Any Hermitian matrix, $$M = \begin{bmatrix} x & z \\ z^* & y \end{bmatrix}$$ where $x, y \in \mathbb{R}$ and $z =r e^{\mathrm{i} \theta}\in \mathbb{C}$, has two distinct real eigenvalues unless, trivially, $$r = 0 \text{ and } x = y$$ in which case it has two equal (real) eigenvalues.

To see why, putting $r \neq 0$ or $x \neq y$ means that the term under the square root sign is positive, $$r^2 + \left(\frac{x - y}{2} \right)^2 > 0$$ and so there will always be two distinct solutions, and they will be real.

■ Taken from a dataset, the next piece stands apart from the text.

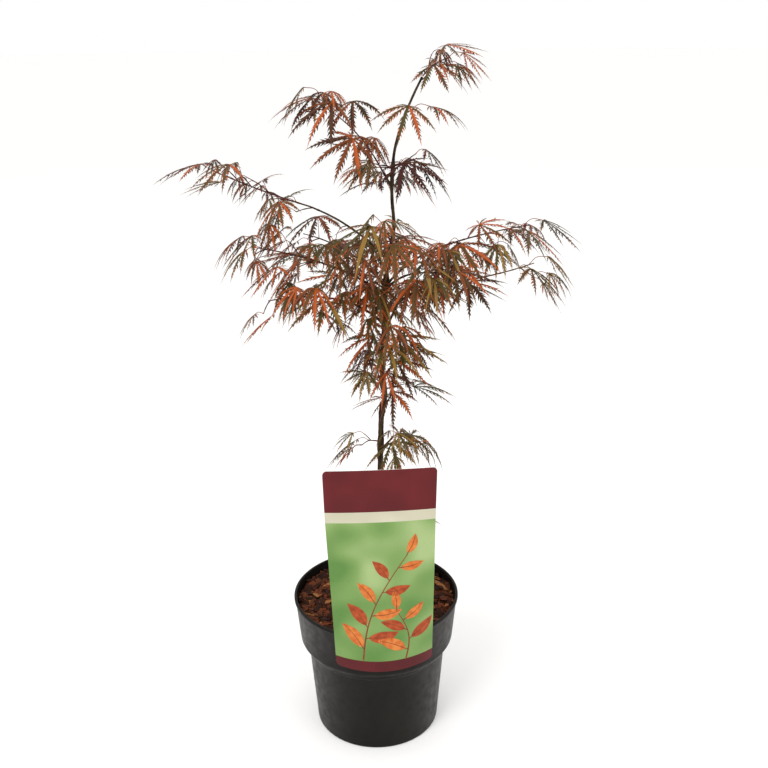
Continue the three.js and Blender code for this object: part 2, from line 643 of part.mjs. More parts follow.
function makeCard() {
  const columns = CARD_COLUMNS;
  const rows = CARD_ROWS;
  const perSheet = (columns + 1) * (rows + 1);
  const positions = [];
  for (const outward of [0, CARD_THICKNESS]) {
    for (let row = 0; row <= rows; row++) {
      for (let column = 0; column <= columns; column++) {
        positions.push(...cardPoint((2 * column) / columns - 1, row / rows, outward));
      }
    }
  }
  const at = (row, column, sheet) => sheet * perSheet + row * (columns + 1) + column;
  const faces = [];
  const quad = (a, b, c, d) => faces.push(a, b, c, a, c, d);
  for (let row = 0; row < rows; row++) {
    for (let column = 0; column < columns; column++) {
      quad(at(row, column, 0), at(row + 1, column, 0), at(row + 1, column + 1, 0), at(row, column + 1, 0));
      quad(at(row, column, 1), at(row, column + 1, 1), at(row + 1, column + 1, 1), at(row + 1, column, 1));
    }
  }
  for (let column = 0; column < columns; column++) {
    quad(at(0, column, 0), at(0, column + 1, 0), at(0, column + 1, 1), at(0, column, 1));
    quad(at(rows, column, 0), at(rows, column, 1), at(rows, column + 1, 1), at(rows, column + 1, 0));
  }
  for (let row = 0; row < rows; row++) {
    quad(at(row, 0, 0), at(row, 0, 1), at(row + 1, 0, 1), at(row + 1, 0, 0));
    quad(at(row, columns, 0), at(row + 1, columns, 0), at(row + 1, columns, 1), at(row, columns, 1));
  }
  const sheet = new THREE.BufferGeometry();
  sheet.setAttribute("position", new THREE.Float32BufferAttribute(positions, 3));
  sheet.setIndex(faces);
  return geometryOf(solidOf(sheet).add(makeTongue()));
}

// The tongue runs back from the card over the rim, and down inside the wall
function makeTongue() {
  const front = CARD_BEND_RADIUS + CARD_THICKNESS / 2;
  const drop = TONGUE_DEPTH / (POT_HEIGHT - COLLAR_FOOT_HEIGHT);
  const innerRadius = THREE.MathUtils.lerp(COLLAR_TOP_RADIUS, COLLAR_FOOT_RADIUS, drop) - POT_WALL;
  const flatRadius = innerRadius * Math.cos(Math.PI / POT_SIDES);
  const insideWall = Math.sqrt(flatRadius ** 2 - (TONGUE_WIDTH / 2) ** 2) - 2 * GAP;
  const top = POT_HEIGHT + GAP;
  const bridge = new THREE.BoxGeometry(TONGUE_WIDTH, front - insideWall + TONGUE_THICKNESS, TONGUE_THICKNESS);
  bridge.translate(0, -(front + insideWall - TONGUE_THICKNESS) / 2, top + TONGUE_THICKNESS / 2);
  const leg = new THREE.BoxGeometry(TONGUE_WIDTH, TONGUE_THICKNESS, TONGUE_DEPTH + TONGUE_THICKNESS);
  leg.translate(0, -(insideWall - TONGUE_THICKNESS / 2), top + (TONGUE_THICKNESS - TONGUE_DEPTH) / 2);
  return solidOf(bridge).add(solidOf(leg));
}

const plant = new THREE.Group();

function addNode(name, geometry, material, solid) {
  const mesh = new THREE.Mesh(geometry, material);
  mesh.name = name;
  plant.add(mesh);
  placed.push({ solid, owner: name });
}

const pot = makePot();
addNode("pot", pot, POT_PLASTIC, solidOf(pot));

const mulch = makeMulch();
addNode("mulch", mulch, MULCH, solidOf(mulch));

const card = makeCard().rotateZ(radians(CARD_YAW));
addNode("card", card, CARD, solidOf(card));

const trunk = trunkSolid(0);
addNode("trunk", geometryOf(trunk), BARK, trunk);
occupyLimb(trunkPath());

const trunkClearance = trunkSolid(GAP);
const limbs = [...BOUGH_LIMBS, ...SPUR_LIMBS];
const layouts = limbs.map((limb, i) => ({ limb, seed: limb.seed ?? SEED + i, ...layOutLimb(limb) }));
for (const layout of layouts) {
  const { limb, bough, stem, footRadius, stemRadius } = layout;
  if (bough) {
    const tube = solidOf(taperedTube(bough, taper(footRadius, stemRadius, bough.length), LIMB_SIDES));
    const seated = wholeBody(tube.subtract(trunkClearance));
    addNode(limb.name + "_bough", geometryOf(seated), BARK, seated);
    occupyLimb(bough);
  }
  layout.twig = makeTwig(layout, trunkClearance);
  placed.push({ solid: layout.twig, owner: limb.name + "_spray" });
  occupyLimb(stem);
}
for (const layout of layouts) {
  const spray = makeSpray(layout);
  addNode(layout.limb.name + "_spray", geometryOf(spray), LEAF, spray);
}

export default plant;
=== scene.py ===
# The looks of the potted cut-leaf maple: its bark, twigs, leaves, pot, mulch and card, with floor, light
# and camera. Lengths are in millimetres, as in the part's source, and become metres where a mesh is made.
# Limbs and leaves grow by the source's own rule, so that every leaf of the solids has its finer leaf here.

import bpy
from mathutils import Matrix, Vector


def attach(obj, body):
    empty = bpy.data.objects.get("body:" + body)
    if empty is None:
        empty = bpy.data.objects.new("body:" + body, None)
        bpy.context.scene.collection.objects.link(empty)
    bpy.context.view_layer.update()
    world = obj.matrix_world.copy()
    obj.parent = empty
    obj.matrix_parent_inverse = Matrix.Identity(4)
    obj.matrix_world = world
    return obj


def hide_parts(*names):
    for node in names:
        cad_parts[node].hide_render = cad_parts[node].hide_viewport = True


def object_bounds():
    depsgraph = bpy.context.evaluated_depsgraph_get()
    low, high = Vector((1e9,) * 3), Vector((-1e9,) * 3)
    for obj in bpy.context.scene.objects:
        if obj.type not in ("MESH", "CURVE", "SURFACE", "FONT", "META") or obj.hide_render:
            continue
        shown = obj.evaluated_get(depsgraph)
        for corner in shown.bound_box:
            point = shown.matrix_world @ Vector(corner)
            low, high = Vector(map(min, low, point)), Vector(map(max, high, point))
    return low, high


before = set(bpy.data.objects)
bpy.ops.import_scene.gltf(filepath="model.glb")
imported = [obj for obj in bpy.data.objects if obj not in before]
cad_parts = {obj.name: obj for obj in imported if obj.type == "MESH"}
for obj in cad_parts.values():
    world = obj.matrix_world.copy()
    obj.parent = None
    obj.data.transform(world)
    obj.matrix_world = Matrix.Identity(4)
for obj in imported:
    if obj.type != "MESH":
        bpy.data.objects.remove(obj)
cad_box = [list(corner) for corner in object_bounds()]

import math

import bmesh
import bpy
import numpy as np
from mathutils import Euler, Matrix, Vector

MM = 0.001
GAP = 0.3
MERGE_GAP = 1e-4
TANGENT_STEP = 1e-4
LENGTH_STEPS = 200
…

But if we put $r=0$ and $x = y$ into the formulae for the eigenvalues, $$\begin{align*}\lambda_{\pm } &= \frac{x + y}{2} \pm \sqrt{r^2 + \left(\frac{x - y}{2} \right)^2}\\&= \frac{x + x}{2} \pm \sqrt{(0)^2 + \left(\frac{x - x}{2} \right)^2}\\&= x\end{align*}$$ meaning we get two equal eigenvalues. In this case, the matrix is a (real) multiple of the identity, $$M = x \begin{bmatrix} 1 & 0 \\ 0 & 1 \end{bmatrix} = x \mathbf{I}$$

We won't be interested in matrices with two equal eigenvalues.

Unit eigenvalues

For any (non-trivial) two-dimensional Hermitian matrices, if $$M^2 = \mathbf{I}$$ then the eigenvalues satisfy $$\lambda_\pm = \pm 1$$

To see why, expand out the product, $$\begin{align*}\begin{bmatrix} 1 & 0 \\ 0 & 1 \end{bmatrix} &= \begin{bmatrix} x & z \\ z^* & y \end{bmatrix} \begin{bmatrix} x & z \\ z^* & y \end{bmatrix}\\&= \begin{bmatrix} x^2 + z z^* & (x + y)z \\ z^*(x + y) & z^* z + y^2 \end{bmatrix}\\&= \begin{bmatrix} x^2 + r^2 & (x + y)re^{\mathrm{i}\theta} \\ (x + y)re^{-\mathrm{i}\theta} & y^2 + r^2 \end{bmatrix}\end{align*}$$ then we get four equations to solve, $$\begin{align*}x^2 + r^2 &= 1\\y^2 + r^2 &= 1\\(x + y)re^{\mathrm{i}\theta} &= 0\\(x + y)re^{-\mathrm{i}\theta} &= 0\end{align*}$$

The first two imply that $$y = \pm x$$ and the second two imply that $$y = - x \text{ or } r = 0$$

Thus, if we set $y = +x$ then that would immediately imply that $r = 0$ and we are back to two equal eigenvalues, which we don't want. So, we choose $$y = -x$$ which means that $$\begin{align*}\lambda_{\pm } &= \frac{x + y}{2} \pm \sqrt{r^2 + \left(\frac{x - y}{2} \right)^2}\\&= \tfrac{0}{2} \pm \sqrt{r^2 + \left(\frac{2x}{2} \right)^2}\\&= \pm \sqrt{r^2 + x^2}\\&= \pm \sqrt{1}\\&= \pm 1\end{align*}$$

So, the Hermitian matrices that we will be considering are of the form $$M = \begin{bmatrix} x & z \\ z^* & -x \end{bmatrix}$$